> [Task statement] Within the listing below, locate all lines containing the word "that". Copy each one.
----- Data
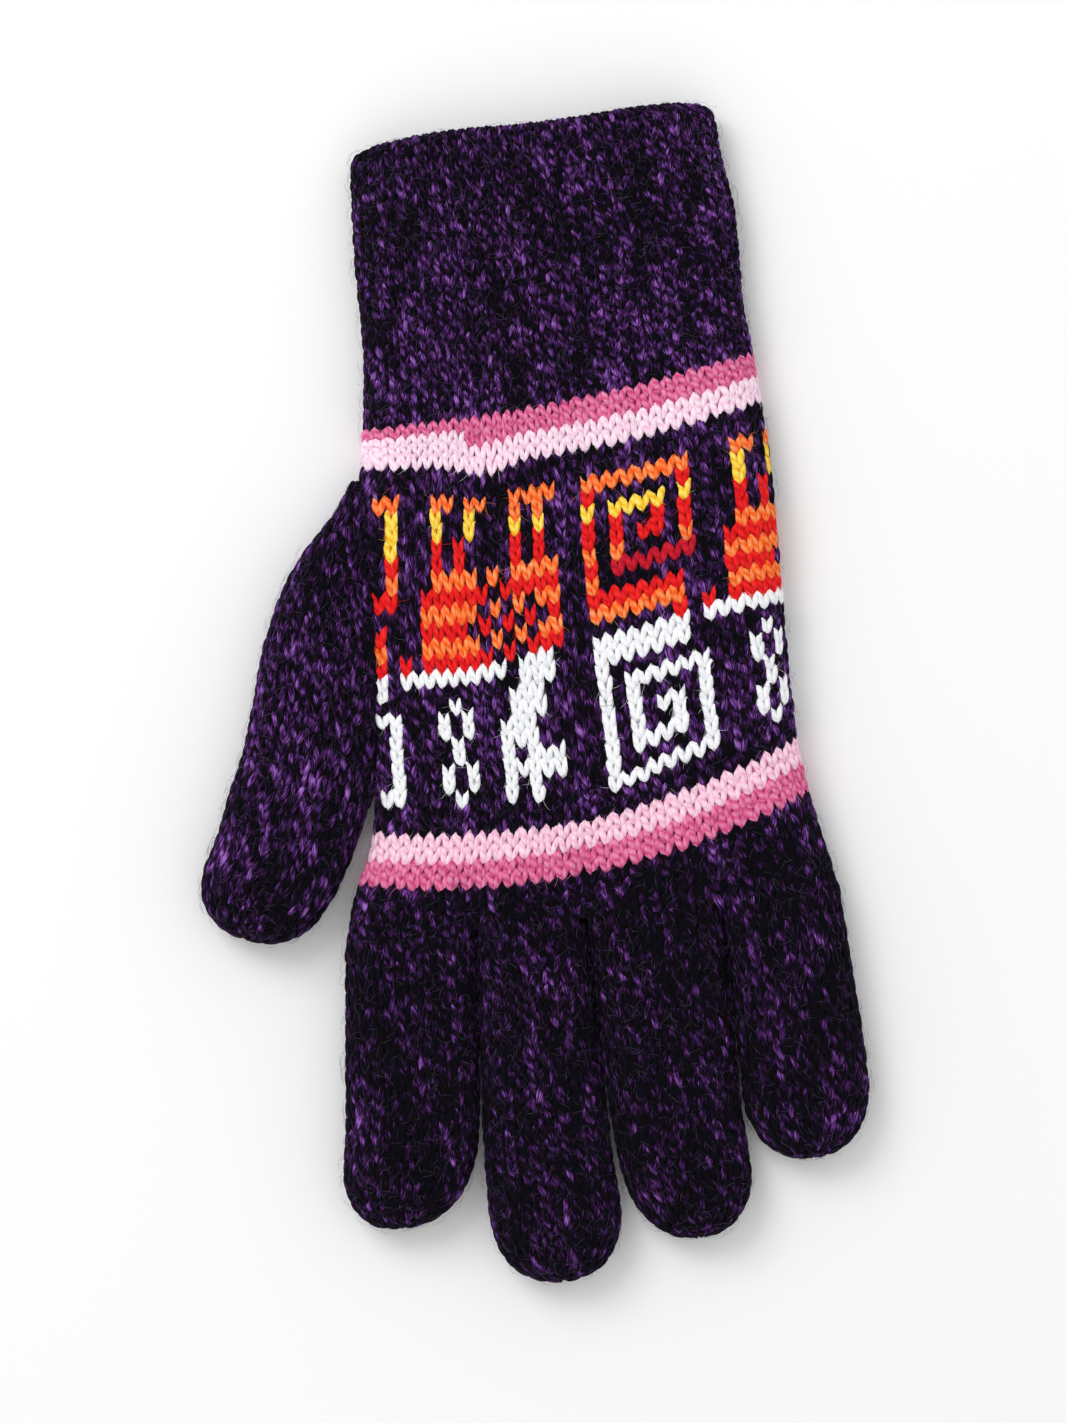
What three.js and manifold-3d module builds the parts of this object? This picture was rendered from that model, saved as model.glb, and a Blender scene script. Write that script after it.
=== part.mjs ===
// Alpaca glove for the left hand, hand-knitted in the round and lying flat with its back up.
// Millimetres. +Z up, +Y towards the cuff, the thumb on the -X side. The origin is on the
// surface it lies on, under the middle of the palm.

import * as THREE from 'three';
import { mergeVertices } from 'three/addons/utils/BufferGeometryUtils.js';
import Module from 'manifold-3d';

// Knitted cloth and the clearance between neighbouring pieces
const wall = 2.4;
const gap = 0.3;

// Cuff, from its seam with the hand to the turned rim
const cuffLength = 68;
const cuffThickness = 13;
const rimWidth = 77.2;
const rimWall = 3;
const rimTilt = 1;
const rimBow = -0.8;

// Hand, from the cuff to the fork of the fingers
const wristWidth = 85.1;
const palmWidth = 88.8;
const handLength = 99;
const handThickness = 15;
const valleyDepth = 3.4;
const valleyWidth = 3;

// Fingers, each measured from the fork to its tip
const fingerThickness = 13;
const indexWidth = 27.2;
const indexLength = 60.7;
const middleWidth = 22.8;
const middleLength = 75.2;
const ringWidth = 28.4;
const ringLength = 69;
const littleWidth = 24.8;
const littleLength = 54.9;
const fingerTipLength = 16;

// Thumb, from its root at the side of the hand to its tip, and the hole that joins them inside
const thumbLength = 93;
const thumbWidth = 28.6;
const thumbThickness = 13.6;
const thumbRootBelowCuff = 3;
const thumbTipLength = 12;
const thumbHoleLength = 28;
const thumbHoleHeight = 6.4;

// Shape of the sections: how square a tube's top, underside and finger base are, at what share
// of the thickness it is widest, and how far the round underside is pressed flat.
const handSquareness = 5;
const fingerSquareness = 3.4;
const undersideSquareness = 8;
const edgeShare = 0.45;
const pressedFlat = 0.08;

// Facets round a tube, and the steps along it
const handSides = 48;
const fingerSides = 24;
const thumbSides = 24;
const cuffSteps = 7;
const handSteps = 12;
const fingerSteps = 5;
const thumbSteps = 10;
const tipSteps = 4;

// Sections of the cuff. along: share of the cuff's length from the seam to the rim.
// wrist: share of the wrist's width, the rest is the rim's. shift: centre line, share of wristWidth.
const cuffSections = [
  { along: 0.00, wrist: 1.00, shift: 0.015 },
  { along: 0.19, wrist: 0.68, shift: 0.021 },
  { along: 0.40, wrist: 0.39, shift: 0.022 },
  { along: 0.66, wrist: 0.42, shift: 0.024 },
  { along: 0.84, wrist: 0.12, shift: 0.019 },
  { along: 1.00, wrist: 0.00, shift: 0.019 },
];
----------
> [Result]
What three.js and manifold-3d module builds the parts of this object? This picture was rendered from that model, saved as model.glb, and a Blender scene script. Write that script after it.
// Thumb, from its root at the side of the hand to its tip, and the hole that joins them inside